Forgiven or Excused?
"I find that when I think I am asking God to forgive me I am often in reality (unless I watch myself very carefully) asking Him to do something quite different.  I am asking Him not to forgive me but to excuse me.  But there is all the difference in the world between forgiving and excusing.  Forgiveness says "Yes, you have done this thing, but I accept your apology; I will never hold it against you and everything between us two will be exactly as it was before."  But excusing says "I see that you couldn't help it or didn't mean it; you weren't really to blame."  If one was not really to blame then there is nothing to forgive.  In that sense forgiveness and excusing are almost opposites."
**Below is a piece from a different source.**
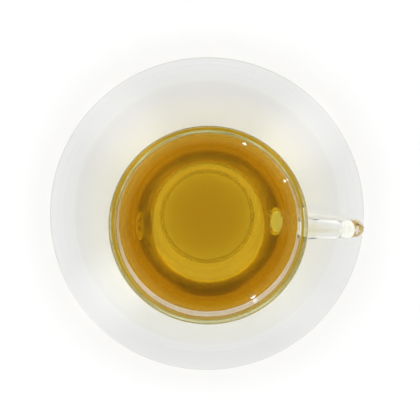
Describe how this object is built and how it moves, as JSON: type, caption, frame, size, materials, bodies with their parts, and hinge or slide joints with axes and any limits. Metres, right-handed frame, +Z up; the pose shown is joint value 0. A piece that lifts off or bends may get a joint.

Please Forgive Me but Understand ...
"...the trouble us that what we call 'asking God's forgiveness' very often really consists in asking God to accept our excuses.  What leads us into this mistake is the fact that there usually is some amount of excuse, some 'extenuating circumstances.'  We are sp very anxious to point these out to God (and to ourselves) that we are apt to forget the really important thing; that is, the bit left over, the bit which the excuses don't cover, the bit which is inexcusable but not, thank God, unforgivable.  And if we forget this, we shall go away imagining that we have repented and been forgiven when all that has really happened is that we have satisfied ourselves with our own excuses.  They may be very bad excuses; we are all too easily satisfied about ourselves."

No Excuses
"When you go to a doctor you show him the bit of you that is wrong-say, a broken arm.  It would be a mere waste of time to keep on explaining that your leg and eyes and throat are all right.  You may be mistaken in thinking so, and anyway, if they are really all right, the doctor will know that."

He Forgives!!
"A great deal of our anxiety to make excuses comes from not really believing in it (forgiveness), from thinking that God will not take us to Himself again unless He is satisfied that some sort of case can be made out in our favor.  But that would not be forgiveness at all."